The 2023 EU Climate Exposure Index weighs tourism revenue, agricultural output, energy demand and coastal infrastructure against projected heatwaves, droughts and flash floods. Malta’s 14 % GDP share linked to sun-and-sea tourism immediately pushes the islands into the red zone. Add the dense web of coastal restaurants in St Julian’s, the strawberry fields of Mġarr that supply 70 % of local winter vegetables, and the Delimara power station sitting barely three metres above sea level, and the spreadsheet starts to look like a summer electricity bill: painfully high.

Yet in the cafés behind the Upper Barrakka, the report is being read through a different lens. “We survived the war, the plague, and 1970s concrete – we’ll survive hotter summers,” laughs 82-year-old Toni Camilleri, stirring his tea with a traditional ħobża spoon. His nonchalance is typically Maltese, but beneath it lurks a generational divide. Students who marched in last month’s climate strike daubed “Your ħobż biż-żejt tastes of wildfire smoke” across Parliament’s gates. Their point: the economy that paid for Camilleri’s seaside flat is the same one threatening their own future.

Take the Feast of St Peter’s fireworks in Żejtun, cancelled two years running after fire-risk red alerts. Or the Gozo ferry queue on 15 August, when asphalt melted at 46 °C and tourists fainted waiting for shade. “We sold out of portable fans by noon,” recalls Sarah Galea, whose souvenir kiosk outside the Citadel usually stocks lace and honey rings. “Cultural heritage doesn’t mean much when your flip-flops are sticking to the flagstones.”

Farmers feel the shift first-hand. Raymond Farrugia, 58, has tilled the same 2-taħba plot in Qormi since boyhood. Last May a 20-minute downpour turned his field into “a chocolate fondue”, burying 3,000 lettuce heads. “My nanna kept rainfall diaries back to 1947. Never saw anything like it,” he says, scrolling through phone photos of the deluge. Insurance covered barely a third of losses; the rest came from a crowdfunding campaign launched by his grandson, hashtag #LettucePray. The episode underlines the Commission’s warning: micro-states can’t buffer shocks through sheer size.

Hotels are scrambling to keep pace. The Phoenicia recently installed misting corridors and rolled out 6 a.m. check-ins so guests can avoid peak heat. “We market ourselves as an all-year destination, but July and August still pay the bills,” explains general manager Michael Zammit. “If we lose 10 % of summer arrivals, that’s 400 jobs across our suppliers – from linen services to the honey-ring baker in Rabat.”
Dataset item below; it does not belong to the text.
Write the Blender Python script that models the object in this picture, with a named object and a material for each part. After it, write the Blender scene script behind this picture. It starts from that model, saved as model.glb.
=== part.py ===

Policy makers insist they are not folding their arms. A €52 million EU-funded storm-water tunnel beneath Valletta will come online in 2025, while rooftop-solar subsidies have pushed Malta past its 2030 renewable target seven years early. But critics argue the pace is “paċi kbira, pass żgħir” – big peace, small step. “We’re excellent at launching strategies; terrible at implementing them,” says climate lawyer Claire Bonello, pointing to the 2018 coastal plan still awaiting cabinet approval.

Back in the capital, evening cool draws crowds to the Tritons’ Fountain. Teenagers vape beneath the coloured jets while elderly men argue over dominoes. None seem surprised by the EU findings; most are more worried about next month’s rent hike. Yet the report’s subtitle – “Adapt or Pay” – feels increasingly literal. As the church clock strikes eight, the temperature still hovers at 31 °C. A tourist faints; sirens wail. The islands’ greatest asset, their sun, is becoming their biggest balance-sheet liability. The question hovering like late-summer humidity is whether Malta can pivot fast enough to keep the economy – and its soul – from melting away.